For god's sake: I recently mentioned the tally of books reviewed at the complete review last year -- and I reviewed books originally written in more different foreign languages (40) than are listed in the 2010 database (39 (plus "various", which I suspect is covered by the 39)).
That is not just not good, that is just pathetic.
[I apparently reviewed more works of Japanese fiction last year -- 15 -- than were translated into English -- 13 (though admittedly I did review fewer works of Japanese poetry (0) than were translated (2).]
With 248 fiction titles 'found in translation' last year it's not only feasible but actually fairly easy for a dedicated reader to read all of them in the same time-span (hey, if I could get publishers to actually send me these I would ...).
Again: pathetic.
So much for a golden age of translation.
So much for all this attention (and there has been a lot of attention and enthusiasm) doing much good .....
The latest issue of the Review of Contemporary Fiction is The Éditions P.O.L. number, dedicated to the wonderful French publisher, P.O.L..

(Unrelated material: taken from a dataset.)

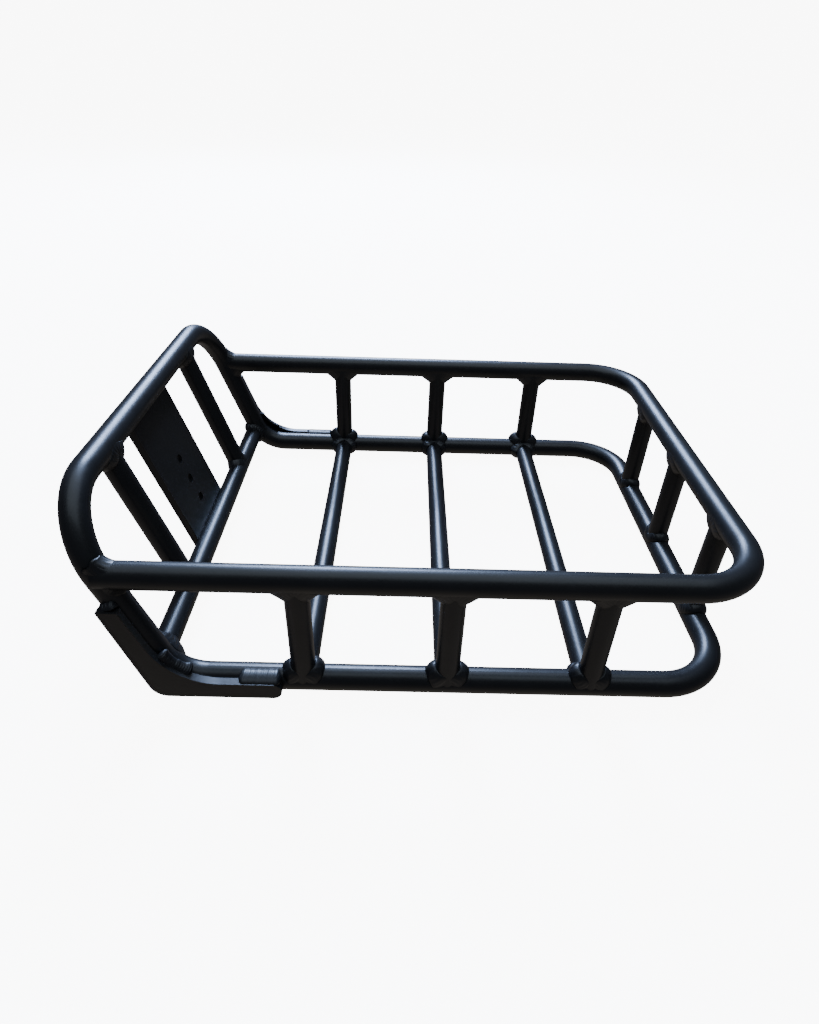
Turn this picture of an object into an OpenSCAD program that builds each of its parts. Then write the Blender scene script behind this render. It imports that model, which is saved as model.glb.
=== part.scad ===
// Welded tubular front cargo rack for a bicycle.
// The rack is drawn from the corner where the hoop's legs would meet the floor rails:
// X runs forward, Y to the rider's left, Z up from the floor rails' centre line.
// place() then moves everything so that the rack stands on z = 0, centred in X and Y.

/* [Tubes] */
// Outside diameter of the hoop, the floor rail and the top rail
rail_d = 16; // [15:0.5:18]
// Outside diameter of the posts and the floor cross tubes
tube_d = 14.5; // [12:0.5:14.5]
// Outside diameter of the rear cross tube
rear_tube_d = 15; // [14.8:0.1:15.8]
// Wall thickness of every tube
wall = 1.5; // [1:0.25:2.5]

/* [Basket] */
// Width of the floor rail and the hoop, between tube centres
floor_w = 289; // [260:1:340]
// Width of the top rail, between tube centres
top_w = 291; // [260:1:343]
// Length of the floor, from the hoop's foot corner to the front rail's centre
floor_len = 336; // [320:1:400]
// Height of the top rail above the floor rail, between centres
top_h = 78.5; // [70:0.5:90]
// Bend radius of the front corners
corner_r = 40; // [35:1:60]
// Place of the first cross tube and side post, from the foot corner
cross_start = 78; // [76:1:90]
// Spacing of the cross tubes and side posts
cross_pitch = 86; // [70:1:88]
// Spacing of the front posts
front_pitch = 79; // [50:1:88]

/* [Rear hoop] */
// Lean of the hoop towards the rear, in degrees
hoop_lean = 19.5; // [15:0.5:24]
// Height of the hoop's top bar, measured along its legs
hoop_h = 124; // [116:1:140]
// Bend radius of the hoop's top corners
hoop_r = 43; // [30:1:45]
// Distance from the foot corner to where each leg and floor rail becomes straight
foot_len = 21; // [18:1:24]

/* [Back frame] */
// Place of the rear cross tube, forward of the foot corner
rear_x = -7.8; // [-9:0.1:-5]
// Height of the rear cross tube above the floor rail's centre
rear_z = 11; // [10:0.5:13]
// Distance of each back post from the middle
back_post_y = 77; // [60:1:90]

/* [Mounting plate] */
// Width of the mounting plate
plate_w = 68; // [50:1:90]
// Thickness of the mounting plate
plate_t = 5; // [3:0.5:6]
// Distance of the plate's rear face behind the centre plane of the back posts
plate_set = 8.5; // [7:0.5:9]
// Diameter of the mounting holes
hole_d = 6.6; // [5:0.1:9]
// Number of mounting holes, one above another
hole_n = 3; // [1:1:4]
// Spacing of the mounting holes
hole_pitch = 17; // [14:0.5:20]
// Distance of the lowest hole from the rear cross tube's centre, along the plate
hole_start = 22.5; // [20:0.5:26]

/* [Corner plates] */
// Thickness of the corner plates
corner_t = 5; // [3:0.5:8]
// Level of the floor arm's lower edge
arm_low = -5; // [-7:0.5:-3]
// Level of the floor arm's upper edge
arm_high = 6.5; // [4:0.5:8]
// Length of the floor arm from the foot corner
arm_len = 66.5; // [55:0.5:68]
// Height of the leg arm's end
leg_arm_h = 61.5; // [50:0.5:64]
// Distance of the leg arm's inner edge inside the leg's centre line
arm_in = 5; // [4:0.5:6]
// Distance of its outer edge outside the leg's centre line, at the corner
arm_out_low = 9.5; // [8:0.5:10]
// Distance of its outer edge outside the leg's centre line, at the end
arm_out_high = 6; // [5:0.5:8]
// Radius of the inner arc
arm_arc = 40; // [30:1:42]
// Radius of the outer corner
arm_corner = 11; // [8:0.5:11]

/* [Welds] */
// Leg length of the weld beads
bead = 5.5; // [3:0.5:6]
// Length of the weld along the end of each floor arm
arm_weld_len = 24; // [15:1:26]

/* [Hidden] */
$fn = 64;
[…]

Of the content only the book reviews (always worthwhile !) are freely accessible online, so you'll be wanting to get your own copy -- at Amazon.com or Amazon.co.uk, for example (go ahead, it's a good deal) -- and it certainly sounds worthwhile, with pieces including Warren Motte explaining 'Why P.O.L. Matters', and John O'Brien in conversation with P.O.L.-man Paul Otchakovsky-Laurens himself.
Two reasons I love P.O.L.:
They don't accept submissions from agents
Their (nearly) uniform simple white covers -- the way books should be published (okay, a lot of French publishers do that right; still ....)
Check out their catalog -- yeah, this is what a publisher's list should look like .....
(I have a couple of dozen of their clean white editions; among my favorites: the copy of Le Bébé Marie Darrieussecq inscribed for André Schiffrin -- picked up for $5.00 at the Strand bookstore ...).
The most recent addition to the complete review is my review of Levent Şenyürek's The Book of Madness.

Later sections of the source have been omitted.